Thanks that works for my old setup. I have the cold-air intake from FBI. I really need someone who can direct me on swapping out engines. I have a KA24E in my truck now with MPI. I am trying to swap in a KA24E from a 240SX, including the intake. I plan on using the headers from my old motor and everything else that I can. I know the throttle linkage will work,but the electrical is the problem. I am in the process of getting the ECM and harness from a 240SX then I guess I will see the true task ahed of me.


----------



## Asuncion (Oct 10, 2009)

*Cold Air Intake*

I am trying to get this thread back on track for an intake. 

I saw someone use a AFM adapter with a HKS mushroom filter and wanted to know if this kit will get me there before i buy it. Just making sure it can be used on the 2.4L motor.

(WEAPON-R AFM KIT 3" INLET 90-04 NISSAN EFI MODELS:eBay Motors (item 300355407361 end time Nov-07-09 10:01:45 PST)) 

The previously mentioned $230 FBI kit is a Weapon-R cold air intake, and nobody will sell me just the square air box for the TB, so I can then rig a cheap PVC tube and filter.

Worst case is dropping in a K&N, then pulling off factory tubing, though will bring a ton of HOT air.

:newbie:


----------



## CMax03 (Jan 17, 2009)

K&N filter and an Aviation high temp duct hose and I intet above the headlight been working fine for me the last 10 yrs.


----------



## peanuts (Sep 29, 2009)

Personally I don't feel the added contaminates in the engine are worth the miniscule gains from a K&N filter.

from wiki


> The company claims this construction allows more air to flow while dirt and particles stick to the oil, and asserts this configuration more efficient than paper filters. This might result in more oxygen getting into the engine, allowing vaporized fuel to burn more efficiently, thus increasing horsepower and fuel economy. However, independent tests call the veracity of these claims into question[2]. Aftermarket cotton gauze filters let more particulates through into the engine than stock paper filters.[3] K&N also asserts its air filters more environmentally friendly than ordinary filters, since they never need to be replaced and thus do not end up in landfills or incinerators.
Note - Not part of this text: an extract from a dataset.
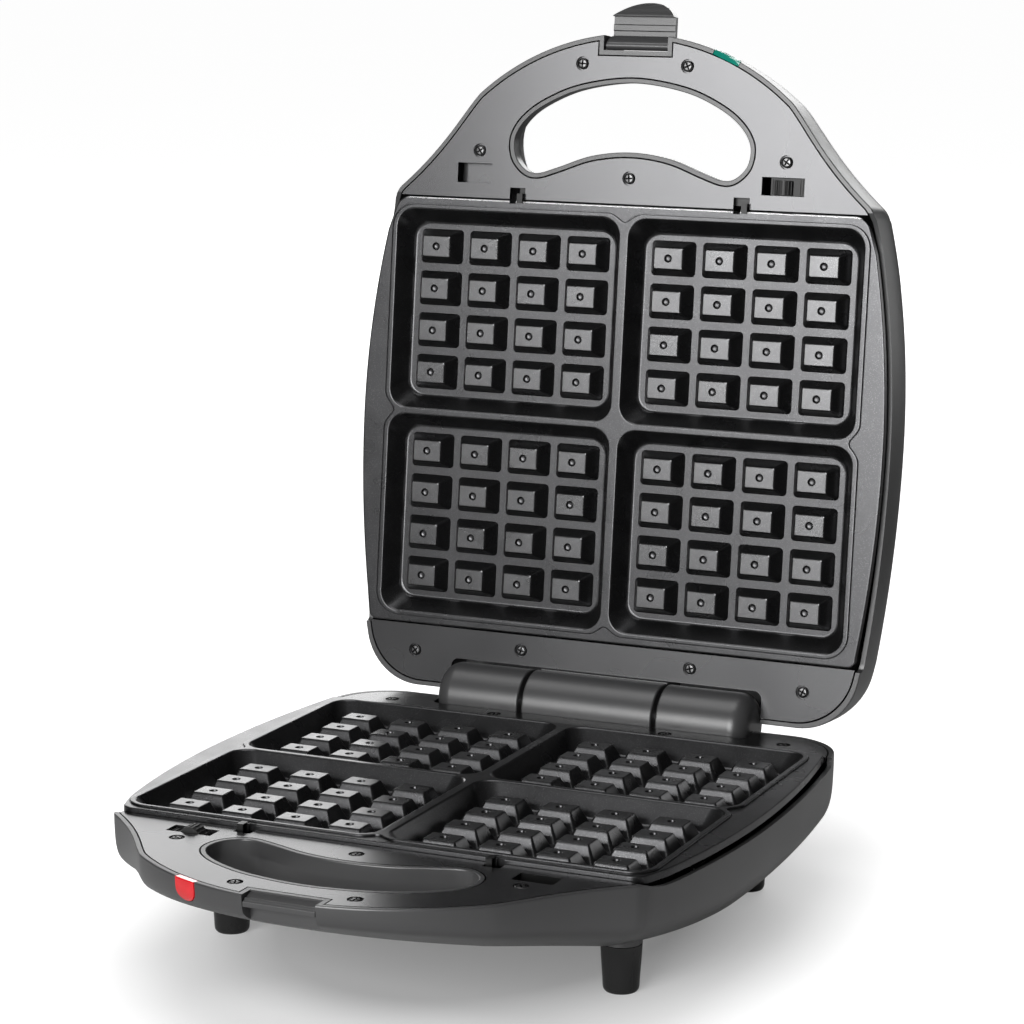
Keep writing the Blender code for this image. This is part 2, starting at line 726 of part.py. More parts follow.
def cord_gland():
    """The flanged bush that the supply cord would pass through."""
    profile = ((3.2 * MM, 8.2 * MM), (6 * MM, 8.2 * MM), (7.3 * MM, 6.9 * MM), (7.3 * MM, 6.5 * MM),
               (5 * MM, 6.5 * MM), (5 * MM, 0), (3.2 * MM, 0))
    bush = turned(profile + (profile[0],), 16)
    place = Matrix.Translation((GLAND_X, 135.2 * MM, GLAND_Z))
    bush.data.transform(place @ Matrix.Rotation(-math.pi / 2, 4, "X"))
    return bush


# ---------------------------------------------------------------- hinge

def knuckle(start, end, axis_z, block_top, round_start, round_end, bore_end):
    """A hinge barrel along X, with the block that fastens it into its recess."""
    ends = []
    for x, inward, corner in ((start, 1, round_start), (end, -1, round_end)):
        ends.append([(x + inward * corner * (1 - math.sin(a)), KNUCKLE_RADIUS - corner * (1 - math.cos(a)))
                     for a in (math.radians(k) for k in (90, 60, 30, 0))])
    rim = [(start, 0)] + ends[0] + ends[1][::-1] + [(end, 0)]
    barrel = turned([(radius, x) for x, radius in rim], 20)
    barrel.data.transform(Matrix.Rotation(math.pi / 2, 4, "Y"))
    barrel.data.transform(Matrix.Translation((0, HINGE_Y, axis_z)))
    inset = max(round_start, round_end) * 0.5
    block = box((start + (inset if round_start > 3 * MM else 0), end - (inset if round_end > 3 * MM else 0)),
                (RECESS_Y + GAP, 141 * MM), (RECESS_FLOOR + GAP, block_top))
    combine(barrel, block, "UNION")
    bore = cylinder(((bore_end[0] + bore_end[1]) / 2, HINGE_Y, axis_z), PIN_RADIUS + GAP,
                    bore_end[1] - bore_end[0], "X", 12)
    return tidy(combine(barrel, bore))


def hinge_pieces(base, lid):
    tip = KNUCKLE_END
    near = KNUCKLE_JOINT + KNUCKLE_CLEAR
    dome = 9 * MM
    edge = 1.2 * MM
    lid_axis = DECK_SPACING - HINGE_Z
    left = knuckle(-tip, -near, HINGE_Z, 0, dome, edge, (-80 * MM, 0))
    finish(left, "hinge_knuckle_left", base, SATIN_PLASTIC)
    right = knuckle(near, tip, HINGE_Z, 0, edge, dome, (0, 80 * MM))
    finish(right, "hinge_knuckle_right", base, SATIN_PLASTIC)
    centre = knuckle(-KNUCKLE_JOINT, KNUCKLE_JOINT, lid_axis, lid_axis, edge, edge, (-50 * MM, 50 * MM))
    finish(centre, "hinge_knuckle_centre", lid, SATIN_PLASTIC)
    pin = cylinder((0, HINGE_Y, HINGE_Z), PIN_RADIUS, 159 * MM, "X", 12)
    finish(pin, "hinge_pin", base, STEEL)


# ---------------------------------------------------------------- latch and catch

def latch():
    """A flap on a barrel, with a hook inside its end and a thumb tab curled outwards."""
    y, z = LATCH_PIVOT
    middle_z = z - 8.35 * MM
    profile = [(-2.0, 0.9), (-4.2, -2.2), (-5.4, -7.1), (-7.6, -7.1), (-8.1, -6.5), (-10.6, -6.5),
               (-11.1, -7.1), (-14.9, -7.1), (-14.9, -4.7), (-15.5, -4.6),
               (-17.6, -7.6), (-19.8, -10.6), (-22.4, -14.9),
               (-21.6, -16.6), (-18.6, -13.4), (-15.6, -9.9), (-13, -9.6), (-5, -9.6), (-3, -8.2),
               (-1.2, -3), (-0.4, -2.1)]
    points = [(y + a * MM, z + b * MM) for a, b in profile]
    flap = side_prism(points, LATCH_HALF)
    combine(flap, cylinder((0, y, z), 2.2 * MM, 2 * LATCH_HALF, "X", 14), "UNION")
    tip_y = y - 22.4 * MM
    combine(flap, cylinder((0, tip_y + 22 * MM, middle_z), 22 * MM, 60 * MM, "Z", 40), "INTERSECT")
    return tidy(combine(flap, cylinder((0, y, z), LATCH_PIN_RADIUS + GAP, 50 * MM, "X", 8)))


def catch_bar():
    """The sloping bar in the base's notch that the latch hooks under."""
    profile = [(-193.2, -5.2), (-193.2, -3), (-191.8, -2.5), (-191.2, -1.7), (-190.5, -1.7), (-190.1, -2),
               (-187, -0.9), (-186.1, -0.9), (-186.1, -5.2)]
    return side_prism([(y * MM, z * MM) for y, z in profile], NOTCH_HALF - GAP)


# ---------------------------------------------------------------- plate release

def release_slider():
    """A ribbed thumb slider in the trim's window, with a half-round tab."""
    x0, _, y0, y1 = SLIDER_WINDOW
    low = BAR_Z[1] + GAP
    right = SLIDER_WINDOW[1] - GAP - RELEASE_TRAVEL
    slider = box((x0 + GAP, right), (y0 + GAP, y1 - GAP), (low, -1.4 * MM))
    bm = bmesh.new()
    for i in range(3):
        rib = x0 + 1 * MM + i * 1.6 * MM
        add_box(bm, (rib, rib + 0.8 * MM), (y0 + 1 * MM, y1 - 1 * MM), (-2 * MM, -0.5 * MM))
    combine(slider, to_object(bm), "UNION")
    tab = cylinder((-81 * MM, -121.6 * MM, -2.4 * MM), 5.1 * MM, 4 * MM, "Y", 20)
    combine(tab, box((-95 * MM, -60 * MM), (-130 * MM, -110 * MM), (-20 * MM, -2.2 * MM)))
    return tidy(combine(slider, tab, "UNION"))


def lock_bar():
    """A steel strip that slides behind the trim, with two fingers over the plate's edge."""
    low, high = BAR_Z
    bar = box((-CLIP_X - CLIP_HALF, CLIP_X), (-117.2 * MM, -112 * MM), (low, high))
    combine(bar, box((-90 * MM, -CLIP_X), (-117.1 * MM, -112.1 * MM), (low + 1e-5, high - 1e-5)), "UNION")
    combine(bar, box((-89 * MM, -76 * MM), (-125 * MM, -114 * MM), (low + 2e-5, high - 2e-5)), "UNION")
    for x in (-CLIP_X - CLIP_HALF + GAP, CLIP_X - CLIP_HALF + GAP):
        finger = [(-113.2, -4), (-113.2, 2.8), (-108.3, 2.8), (-108.3, 2.3), (-112.2, 2.3), (-112.2, -4)]
        shape = side_prism([(y * MM, z * MM) for y, z in finger], 1.5 * MM)
        shape.data.transform(Matrix.Translation((x + 1.5 * MM, 0, 0)))
        combine(bar, shape, "UNION")
    return tidy(bar)


# ---------------------------------------------------------------- fasteners and feet

def screw():
    profile = ((0, 0), (2.2 * MM, 0), (HEAD_RADIUS, -0.7 * MM), (HEAD_RADIUS, -SEAT_DEPTH + GAP),
               (SHANK_RADIUS, -SEAT_DEPTH + GAP), (SHANK_RADIUS, -9 * MM), (0, -9 * MM))
    return turned(profile, 8)


def add_screws(base, lid):
    """One screw in every seat, nine in each half."""
    pattern = finish(screw(), "screw_pattern", base, STEEL)
    names = [f"front_screw_{i + 1}" for i in range(len(FRONT_SCREWS))]
    names += [f"rear_screw_{i + 1}" for i in range(len(REAR_SCREWS))]
    for half, parent in (("lower", base), ("upper", lid)):
        for name, (x, y) in zip(names, screw_places()):
            piece = twin(pattern, f"{half}_{name}", parent)
            piece.location = (x, y, 0)
    bpy.data.objects.remove(pattern, do_unlink=True)


def add_feet(base):
    top = -BASE_DEPTH - GAP
    length = DECK_HEIGHT + top
    names = {(-1, 0): "foot_front_left", (1, 0): "foot_front_right",
             (-1, 1): "foot_rear_left", (1, 1): "foot_rear_right"}
    profile = ((0, 0), (FOOT_TOP_RADIUS, 0), (FOOT_BOTTOM_RADIUS + 0.2 * MM, -length + 2 * MM),
               (FOOT_BOTTOM_RADIUS - 0.8 * MM, -length), (0, -length))
    for (side, row), name in names.items():
        foot = finish(turned(profile, 16), name, base, GLOSS_PLASTIC)
        foot.location = (side * FOOT_X, FOOT_Y[row], top)


# ---------------------------------------------------------------- assembly

def build():
    stand = add_empty("stand", None, (0, PLATE_Y, DECK_HEIGHT))
    hinge = add_empty("lid_hinge", stand, (0, HINGE_Y, HINGE_Z), (-LID_OPEN, 0, 0))
    lid = add_empty("lid_half", hinge, (0, -HINGE_Y, DECK_SPACING - HINGE_Z), (0, math.pi, 0))
    latch_axis = add_empty("latch_pivot", lid, (0, *LATCH_PIVOT))

    finish(lower_casing(), "lower_casing", stand, SATIN_PLASTIC)
    finish(upper_casing(), "upper_casing", lid, SATIN_PLASTIC)

    shared = {"front_trim": (front_trim, GREY_TRIM), "rear_trim": (rear_trim, GREY_TRIM),
              "plate": (cooking_plate, NON_STICK), "heating_element": (heating_element, STEEL),
              "reflector": (reflector_tray, BRIGHT_METAL), "thermostat": (thermostat, CERAMIC),
              "release_slider": (release_slider, GLOSS_PLASTIC), "lock_bar": (lock_bar, STEEL)}
    for name, (maker, material) in shared.items():
        lower = finish(maker(), f"lower_{name}", stand, material)
        twin(lower, f"upper_{name}", lid)

    hinge_pieces(stand, lid)
    flap = finish(latch(), "latch", latch_axis, SATIN_PLASTIC)
    flap.data.transform(Matrix.Translation((0, -LATCH_PIVOT[0], -LATCH_PIVOT[1])))
    finish(cylinder((0, *LATCH_PIVOT), LATCH_PIN_RADIUS, 40 * MM, "X", 8), "latch_pin", lid, STEEL)
    finish(catch_bar(), "catch_bar", stand, SATIN_PLASTIC)
    finish(lens(RED_LENS, BASE_SHAPE), "power_lens", stand, RED)
    finish(lens(GREEN_LENS, LID_SHAPE), "ready_lens", lid, GREEN)
    finish(lamp(RED_LENS[0]), "power_lamp", stand, CERAMIC)
    finish(lamp(GREEN_LENS[0]), "ready_lamp", lid, CERAMIC)
    finish(thermal_fuse(), "thermal_fuse", stand, STEEL)
    finish(terminal_block(), "terminal_block", stand, CERAMIC)
    finish(cord_gland(), "cord_gland", stand, GLOSS_PLASTIC)
    add_screws(stand, lid)
    add_feet(stand)


clear_scene()
PARTS = new_collection("waffle_maker")
SATIN_PLASTIC = make_material("satin_plastic", (0.045, 0.045, 0.047), 0.42)
GLOSS_PLASTIC = make_material("gloss_plastic", (0.02, 0.02, 0.02), 0.2)
GREY_TRIM = make_material("grey_trim", (0.3, 0.3, 0.31), 0.35, 0.9)
NON_STICK = make_material("non_stick", (0.035, 0.035, 0.035), 0.45)
STEEL = make_material("steel", (0.5, 0.5, 0.5), 0.35, 1.0)
BRIGHT_METAL = make_material("bright_metal", (0.7, 0.7, 0.7), 0.25, 1.0)
CERAMIC = make_material("ceramic", (0.75, 0.73, 0.68), 0.6)
RED = make_material("red_lens", (0.75, 0.02, 0.03), 0.15, 0.0, 0.8)
GREEN = make_material("green_lens", (0.02, 0.45, 0.25), 0.15, 0.0, 0.8)
build()
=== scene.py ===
import json
import math

import bpy
from mathutils import Matrix, Vector


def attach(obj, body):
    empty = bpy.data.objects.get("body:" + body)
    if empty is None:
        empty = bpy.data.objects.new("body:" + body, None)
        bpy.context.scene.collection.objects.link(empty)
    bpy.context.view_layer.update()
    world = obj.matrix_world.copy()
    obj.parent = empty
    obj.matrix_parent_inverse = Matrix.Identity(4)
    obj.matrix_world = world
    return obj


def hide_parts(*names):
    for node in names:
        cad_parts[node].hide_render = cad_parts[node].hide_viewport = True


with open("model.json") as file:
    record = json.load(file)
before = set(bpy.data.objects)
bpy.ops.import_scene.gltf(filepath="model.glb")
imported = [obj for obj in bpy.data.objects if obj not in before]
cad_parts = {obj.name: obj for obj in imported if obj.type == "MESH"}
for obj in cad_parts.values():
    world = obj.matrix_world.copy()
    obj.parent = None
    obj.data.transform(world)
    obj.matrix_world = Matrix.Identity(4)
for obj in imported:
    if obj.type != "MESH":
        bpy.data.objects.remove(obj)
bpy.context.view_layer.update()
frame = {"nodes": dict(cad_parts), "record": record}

MM = 0.001

# -------------------- where the two halves stand
# A half is modelled with its trims' top faces on z = 0, its handle towards -Y and its casing below.
HINGE_Y = 143 * MM
HINGE_Z = 1.1 * MM
HALF_SPACING = 6 * MM
LID_JOINT = frame["record"]["behaviour"]["joints"][0]
HINGE = Vector(LID_JOINT["pos_m"])
OPENING = math.radians(LID_JOINT["range_deg"][1])
BASE_HALF = Matrix.Translation(HINGE - Vector((0, HINGE_Y, HINGE_Z)))
LID_HALF = (Matrix.Translation(HINGE) @ Matrix.Rotation(-OPENING, 4, "X")
            @ Matrix.Translation((0, -HINGE_Y, HALF_SPACING - HINGE_Z)) @ Matrix.Rotation(math.pi, 4, "Y"))

# -------------------- measures of the mouldings, in mm
HALF_WIDTH = 141.7
REAR = 141.5
ARCH_Y = -69
ARCH_RADIUS = 125.5
ARCH_SWEEP = 41.7
MIDDLE_Y = (ARCH_Y - ARCH_RADIUS + REAR) / 2
TRIM_INSET = 2.9
TRIM_THICK = 2.5
WALL = 2.2
NOTCH_HALF = 17.1
NOTCH_BACK = -185.8
RECESS_HALF = 84.5
RECESS_Y = 125.5
RECESS_FLOOR = -17.5
SIDE_LIP = -4.5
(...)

http://en.wikipedia.org/wiki/K&N_Engineering,_Inc.

I'd rather just get a clean paper filter with every oil change.

As far as exhaust, get the pace setter header and take your truck to any local exhaust shop. They have pipe benders and will install a cat. converter and muffler for you or let you bring one in my experience. Last time I had exhaust run for a truck, it ran me ~$90 bucks or so plus the muffler. That was from the exhaust manifold to the tail pipe.

Only time I've ordered exhaust was when I wanted stainless for my vette and bullitt.

Although you should take everything I say regarding these trucks with a grain of salt...crushed salt. I know less than spit about them.


----------



## gabe74gt (Oct 8, 2009)

I have the same magnaflow too and love it, you can usually get a used one on ebay or cragislist. I wanted a valid warranty so I got it here. Magnaflow 36438. Also some of the forum sponsors usually have a sale going on. Either way its a great exhaust system, sounds great, and very easy to install.


----------



## CMax03 (Jan 17, 2009)

Screw having them just install a hi-flow cat and muffler....You'll need to get your exhaust upgraded from the puny 1.875" to 2.25" or 2.5" I personally am running a 2.25" custom exhaust with a high flow Magnaflow cat and 6" round x 14" long Magnaflow muffler. I would highly recommend you installing your Pacesetter header yourself and also purchasing a 3 bolt pattern merge adapter that will connect your header collector to your exhaust system. Adapters can be found the adapt the 2.5" collector to the 2.0" or 2.25" exhaust.


I relocated my O2 sensor at the 12 0'clock location versus the 3 O'clock position Pacesetter uses...I use the Pacesetter position for my wideband now when making adjustments to fuel pressure! I'd also like to point out that using a 3-bolt 2.5" collector flange setup. I'm able to use simple copper 3-bolt 2.5" exhaust flange gasket that are reuseable almost forever-ever!!!! GL


----------



## Naskow53 (Oct 22, 2009)

Custom Auto Parts, Airbag Suspensions, Rollpans, Bumpers - Fender Bender International Check this site out. this cold air intake is good. fits right on and ive had no problems with it


----------



## osgprometheus (Jan 17, 2015)

I have pacesetter header, and 2 1/2" exauste to a flowmaster muffler then 2 1/2 out. It sounds great. I just took off of the air pipes to the air filter housing where I have a k&n filter. It's working great. And I just passed emissions.


----------